■ **Directive**
Print the first line of the material below and each line after it, exactly as written, ending with the line that contains "are (offset, height).".

■ **Source material**
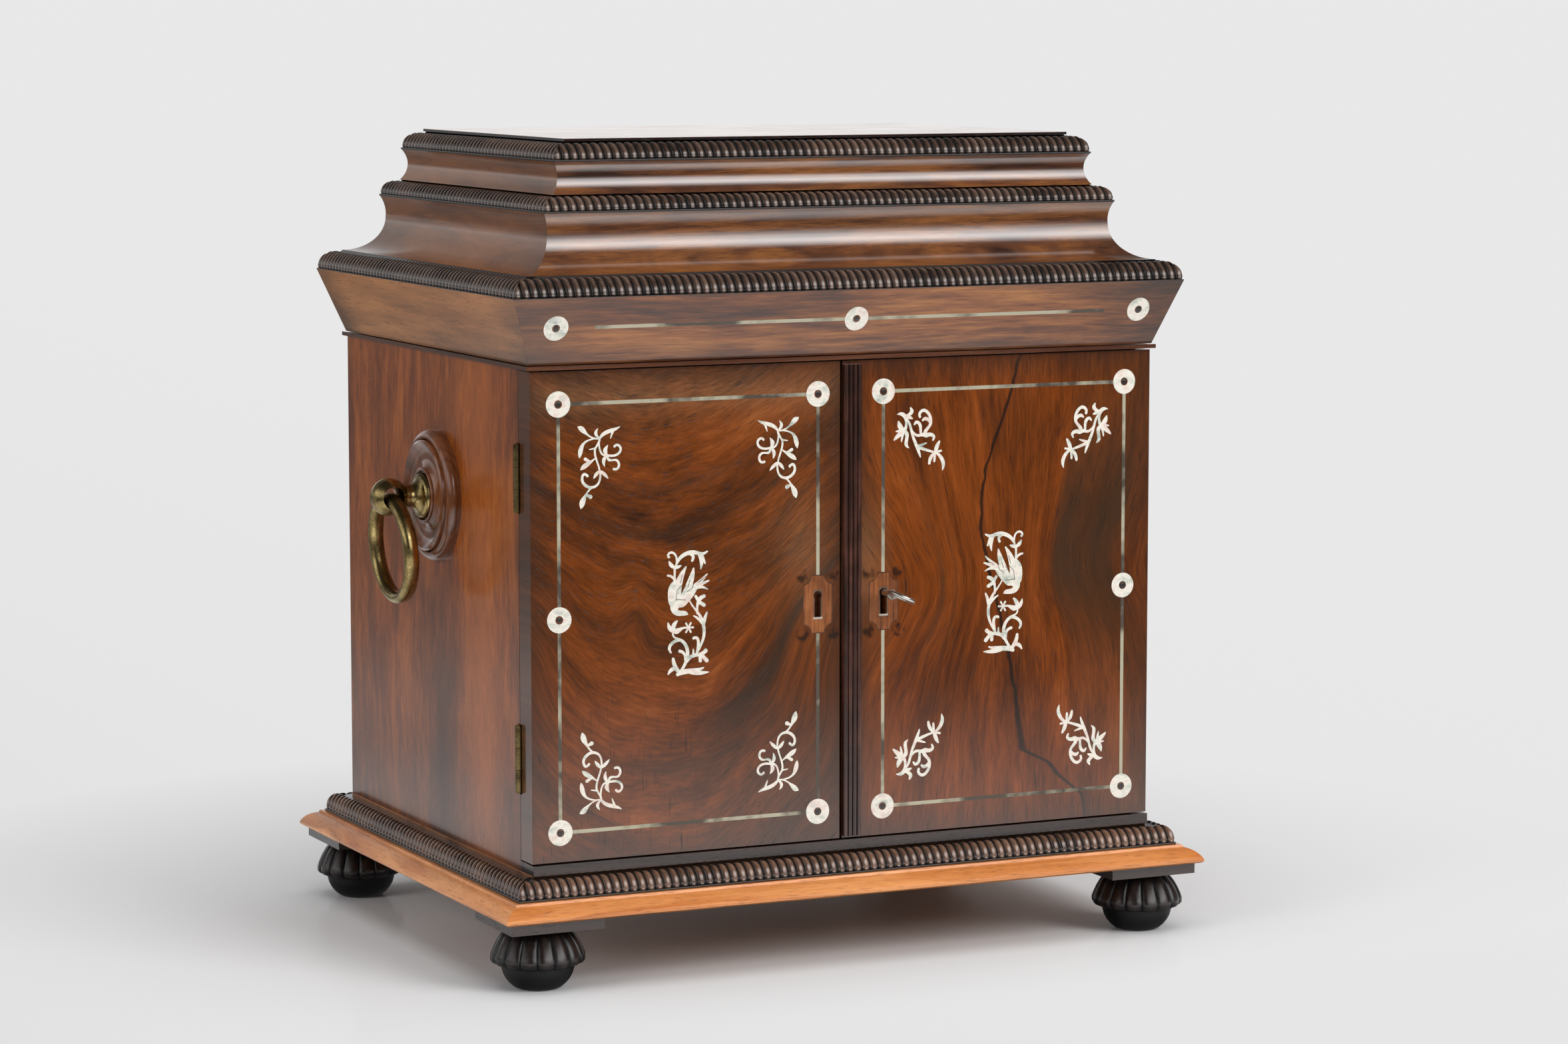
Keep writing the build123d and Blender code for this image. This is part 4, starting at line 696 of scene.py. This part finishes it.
def join_bm(target, part):
    """Adds one bmesh to another."""
    carrier = bpy.data.meshes.new("carrier")
    part.to_mesh(carrier)
    part.free()
    target.from_mesh(carrier)
    bpy.data.meshes.remove(carrier)


# Gadroon mouldings: a quarter round carved into leaning lobes

LOBE_COLUMNS = 8
LOBE_ROWS = 9
SQUARE_ROWS = 5
LOBE_PITCH = 3.95 * MM
LOBE_RISE = 1.45 * MM
LOBE_LEAN = 1.9 * MM
LOBE_TIP = 0.62
LOBE_FOOT = 0.10
FOOT_NARROWING = 0.35


def lobe_step(share):
    """Spaces a lobe's columns by cosine, closer at its grooves than at its crest."""
    return 0.5 - 0.5 * math.cos(math.pi * share)


def lobe_height(across, up):
    """How far a lobe stands out of its groove, 0 to 1, with a round tip at the top."""
    tip = max(0.0, (up - LOBE_TIP) / (1 - LOBE_TIP))
    foot = max(0.0, (LOBE_FOOT - up) / LOBE_FOOT)
    room = 1 - tip * tip - FOOT_NARROWING * foot
    return math.sqrt(max(0.0, room - (2 * across - 1) ** 2))


def gadroon_run(half_length, distance, outer, inner, core, fillet):
    """One side of a carved ring, facing -Y, cut to its mitres. outer and inner are (offset, height).

    The ring runs in as far as core, and stands on a fillet.
    """
    long = half_length + outer[0]
    lobes = round(2 * long / LOBE_PITCH)
    foot = outer[1] + fillet
    width, tall = outer[0] - inner[0], inner[1] - foot
    rows = LOBE_ROWS + SQUARE_ROWS
    square = {
        LOBE_ROWS + 1: (core, inner[1]),
        LOBE_ROWS + 2: (core, outer[1]),
        LOBE_ROWS + 3: outer,
        LOBE_ROWS + 4: (outer[0], foot),
    }
    bm = bmesh.new()
    crest = bm.verts.layers.float.new("crest")
    bmesh.ops.create_grid(bm, x_segments=lobes * LOBE_COLUMNS, y_segments=rows, size=0.5)
    for vert in bm.verts:
        column = round((vert.co.x + 0.5) * lobes * LOBE_COLUMNS)
        row = round((vert.co.y + 0.5) * rows)
        lobe, step = divmod(column, LOBE_COLUMNS)
        across = lobe_step(step / LOBE_COLUMNS)
        run = ((lobe + across) / lobes * 2 - 1) * long
        if row in square:
            offset, height = square[row]
            vert.co = (run, -(distance + offset), height)
            # No crest: the carved wood paints these plain faces with the shade of its grooves.
            vert[crest] = 0.0
            continue
        up = row / LOBE_ROWS if row <= LOBE_ROWS else 0.0
        turn = up * math.pi / 2
        raised = lobe_height(across, up)
        normal = Vector((math.cos(turn) * tall, math.sin(turn) * width)).normalized()
        sunk = LOBE_RISE * (1 - raised)
        offset = inner[0] + width * math.cos(turn) - normal.x * sunk
        height = foot + tall * math.sin(turn) - normal.y * sunk
        vert.co = (run - LOBE_LEAN * up * up, -(distance + offset), max(height, foot))
        vert[crest] = raised
    bmesh.ops.remove_doubles(bm, verts=bm.verts, dist=MERGE)
    for side in (-1, 1):
        everything = bm.verts[:] + bm.edges[:] + bm.faces[:]
        corner = (side * half_length, -distance, 0)
        bmesh.ops.bisect_plane(bm, geom=everything, plane_co=corner, plane_no=(side, 1, 0), clear_outer=True)
    bmesh.ops.holes_fill(bm, edges=[edge for edge in bm.edges if edge.is_boundary])
    bmesh.ops.recalc_face_normals(bm, faces=bm.faces)
    return bm


def gadroon_ring(*profile):
    """Four runs, mitred at the corners."""
    ring = bmesh.new()
    ring.verts.layers.float.new("crest")
    for quarter in range(4):
        sizes = (HALF_W, HALF_D) if quarter % 2 == 0 else (HALF_D, HALF_W)
        run = gadroon_run(*sizes, *profile)
        bmesh.ops.rotate(run, verts=run.verts, matrix=Matrix.Rotation(quarter * math.pi / 2, 3, "Z"))
        join_bm(ring, run)
    return ring


def gadroons():
    rings = (
        ("base", "base_gadroon", "body", "base_carved", (10.2, 39.4), (4.0, 48.5), -1.0, 0.9),
        ("lower", "lid_lower_gadroon", "lid", "carved", (11.0, 295.5), (2.5, 304.5), 1.5, 0.3),
        ("middle", "lid_middle_gadroon", "lid", "carved", (-12.0, 330.0), (-19.2, 337.5), -20.2, 0.8),
        ("top", "lid_top_gadroon", "lid", "carved", (-19.9, 351.5), (-28.0, 359.8), -29.0, 0.8),
    )
    for level, node, body, material, outer, inner, core, fillet in rings:
        ring = gadroon_ring(Vector(outer) * MM, Vector(inner) * MM, core * MM, fillet * MM)
        add_piece(f"carved_{level}_gadroon", ring, material, body, node)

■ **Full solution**
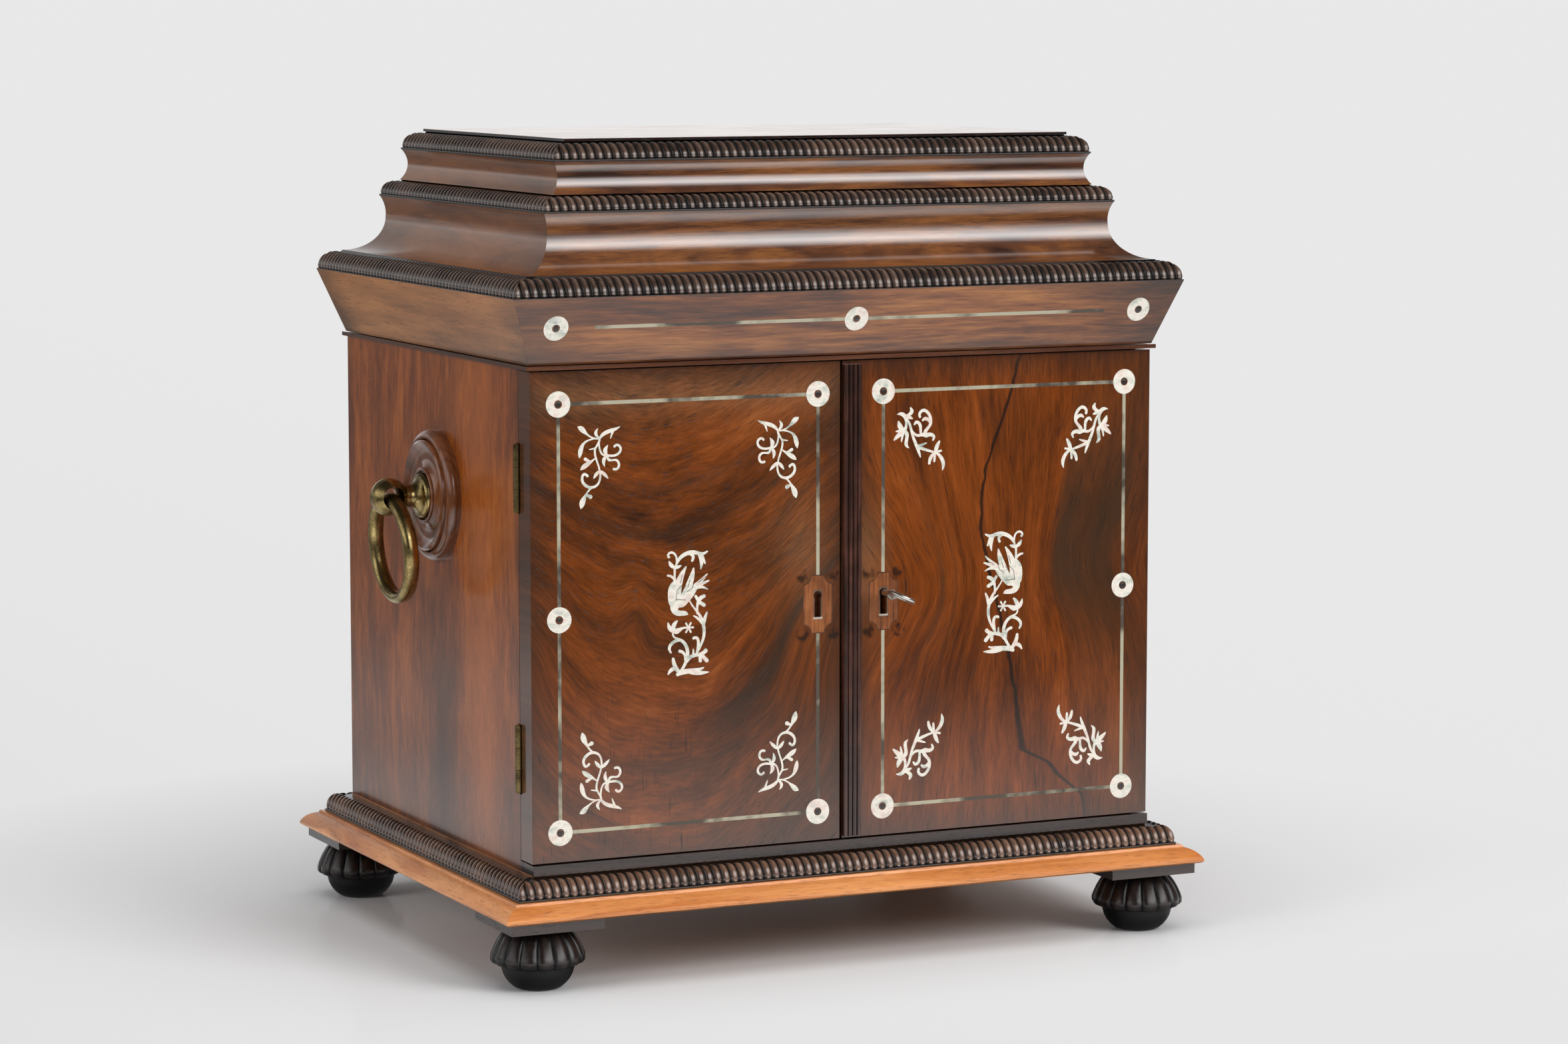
Keep writing the build123d and Blender code for this image. This is part 4, starting at line 696 of scene.py. This part finishes it.
def join_bm(target, part):
    """Adds one bmesh to another."""
    carrier = bpy.data.meshes.new("carrier")
    part.to_mesh(carrier)
    part.free()
    target.from_mesh(carrier)
    bpy.data.meshes.remove(carrier)


# Gadroon mouldings: a quarter round carved into leaning lobes

LOBE_COLUMNS = 8
LOBE_ROWS = 9
SQUARE_ROWS = 5
LOBE_PITCH = 3.95 * MM
LOBE_RISE = 1.45 * MM
LOBE_LEAN = 1.9 * MM
LOBE_TIP = 0.62
LOBE_FOOT = 0.10
FOOT_NARROWING = 0.35


def lobe_step(share):
    """Spaces a lobe's columns by cosine, closer at its grooves than at its crest."""
    return 0.5 - 0.5 * math.cos(math.pi * share)


def lobe_height(across, up):
    """How far a lobe stands out of its groove, 0 to 1, with a round tip at the top."""
    tip = max(0.0, (up - LOBE_TIP) / (1 - LOBE_TIP))
    foot = max(0.0, (LOBE_FOOT - up) / LOBE_FOOT)
    room = 1 - tip * tip - FOOT_NARROWING * foot
    return math.sqrt(max(0.0, room - (2 * across - 1) ** 2))


def gadroon_run(half_length, distance, outer, inner, core, fillet):
    """One side of a carved ring, facing -Y, cut to its mitres. outer and inner are (offset, height).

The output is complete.